Of course General Mills CEO Jeff Harmening eats cereal almost every morning.
As the food industry navigates rapid change, it’s nice to have some consistency.
Harmening is one of the longest-tenured food company CEOs in the country. Since 2017 he’s steered General Mills through major acquisitions and divestitures, pandemic sales surges and the long inflation hangover that has followed. Or as chief financial officer Kofi Bruce called it, “some of the most disruptive periods in recent history.”
And the waves aren’t ebbing. Legacy food companies are facing a consumer rebellion against high prices and a patchwork of state-led policies on processed foods and ingredients. Then there’s weight-loss medication, sharper store-brand competition and the Make America Healthy Again movement.

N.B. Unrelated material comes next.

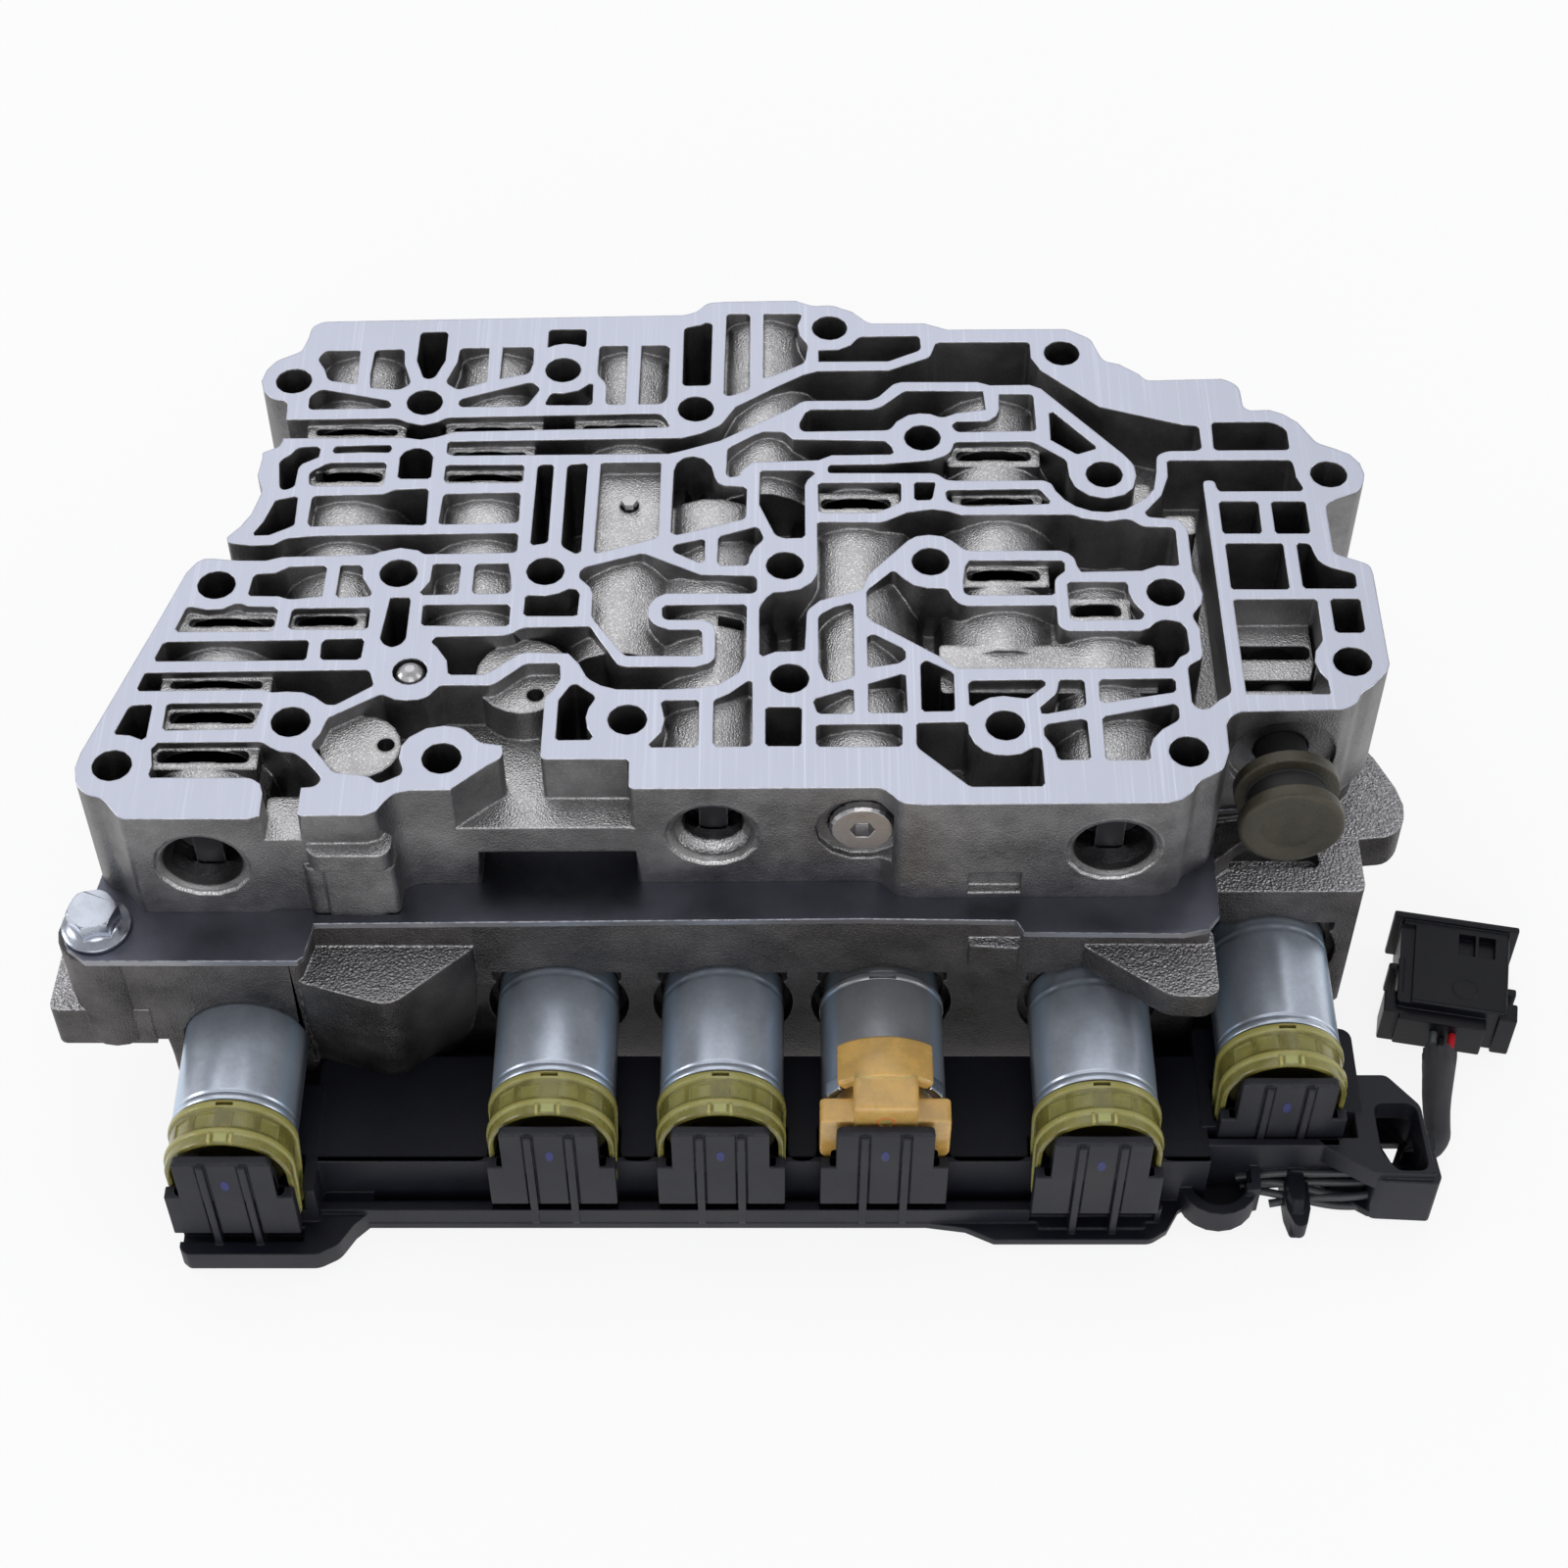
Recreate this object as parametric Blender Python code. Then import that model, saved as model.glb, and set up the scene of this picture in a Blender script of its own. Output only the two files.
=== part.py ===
# Transmission valve body: an upper worm-track casting, a separator plate and a lower casting,
# with six solenoids in a connector carrier, sprung spool valves, and a plug on a short lead.
# X runs to the right, Y away from the solenoids, Z up. The unit stands on the plane Z = 0.
import math

import bmesh
import bpy
from mathutils import Vector

MM = 0.001

# Driving dimensions, in metres
LOWER_HEIGHT = 47.5 * MM
PLATE_THICKNESS = 1.5 * MM
UPPER_HEIGHT = 26.0 * MM
FIT_GAP = 0.3 * MM
BOLT_HOLE_RADIUS = 3.5 * MM
PLATE_HOLE_RADIUS = 3.8 * MM
LOWER_HOLE_RADIUS = 3.6 * MM
BOLT_HOLE_SIDES = 12
HIDDEN_HOLE_SIDES = 8

# Heights of the stack
PLATE_LOW = LOWER_HEIGHT
PLATE_TOP = PLATE_LOW + PLATE_THICKNESS
TOP = PLATE_TOP + UPPER_HEIGHT

# Worm tracks and valve barrels of the upper casting, as depths below its top face
TRACK_DEPTH = 13.0 * MM
DEEP_TRACK_DEPTH = 19.0 * MM
WINDOW_DEPTH = 3.0 * MM
PLATEAU_DEPTH = 3.2 * MM
FRONT_RECESS_DEPTH = 10.5 * MM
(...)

Harmening often points out General Mills — a 159-year-old company that once designed a submarine and owned Red Lobster — has a long history of adaptation. It’s what kept the company alive and growing to the $19 billion behemoth that leads many grocery store categories today.
That willingness to change has to continue if General Mills wants to thrive and not just survive.
“There’s a wisdom that comes with having the courage to change and the ability to change,” Harmening said. “But at the same time, what are you going to keep constant?”
Steady presence
So far in the Harmening era, the company’s stock price is right about where it was in 2017. Yet investors don’t have a desire for change at the top.